The kids today probably don’t know the Sheryl Crow that I grew up with. Most will associate her with motherhood, coming down with cancer after having her heart broken by cancer-survivor Lance Armstrong, or as one of those eco-friendly rockers who turns up at charity fundraisers. Musically, she seems to have bracketed into the mould of the middle-aged rock star. Serene and content – her modern persona makes her seem like the kind of person who would like nothing more than to spend the weekend sipping camomile tea in Sting and Trudie Styler’s back garden while the children bop about.

But in the 1990s, Sheryl Crow was filled with angst. Like market grunge, it was an angst that oscillated between a simmer and a howl. Only conversely, the results formed some of catchiest pop-rock songs of the decade. From the misery anthem “If It Makes You Happy” to the submissive despair of “Anything But Down”, Crow managed to escape being lumped into the one-hit wonder categorization synonymous of the Lilith Fair creation. Her success is undoubtedly attributed to her greatest instrument – her voice. It is an icy powerhouse that enraptures you when it crackles and soars, and even more so when it stays smooth, never venturing too far above the reaches of her lower octave.
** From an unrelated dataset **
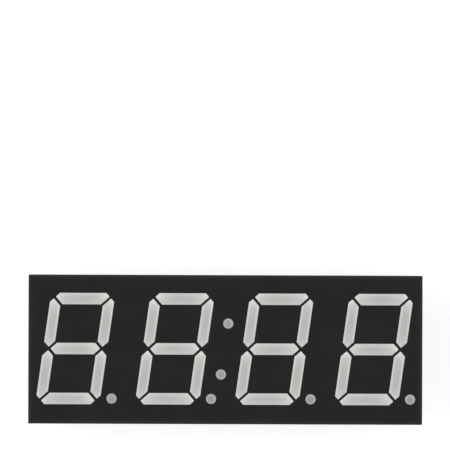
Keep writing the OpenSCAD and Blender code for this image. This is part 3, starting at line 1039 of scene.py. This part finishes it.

To put it definitively, Sheryl Crow was the best female rock voice of the 1990s (Courtney Love comes a close second), and she continues to be one of the great female rock vocalists of our generation. In Icon 2, some of the artist’s most recognisable cuts are collected for the first time in a two-disc set. Featuring tracks like her breakout, “All I Wanna Do”, alongside subtler fare such as “Home” from her superlative album, The Globe Sessions, as well as the covers “Sweet Child ‘O Mine” and “The First Cut is The Deepest”, Icon 2 sets out to be an authoritative entry point for newcomers.

Unfortunately, what this compilation lacks is Crow’s authorial narrative. Crow is an indomitable songwriter and storyteller, and her early albums were pieced together with narrative lucidity; they were like perfectly self-contained novellas that resonated both publically and privately. Removed from their original context here, they lose their impact and some of their significance.

Crow loyalists will already own all of these songs and won’t bat an eyelid at this collection. The Icon series initiated by the Universal Music Group is one of those poor record investments that one imagines will slowly but surely be washed out by the digital age.

Certainly, it is time for record archivists to find more fascinating ways of re-appropriating their collections. And at the very least, they should realize that if a newer generation is to experience music for the first time, then they should be experiencing it as was intended (i.e. in its original context). Reinvigorating an artist’s catalogue and furthering commercial interests may very well exist on the same agenda, but if the industry refuses to imbue it with the same sense of imagination as it does newer releases, then it may very well be that “the compilation” genre slowly disappears into the ether.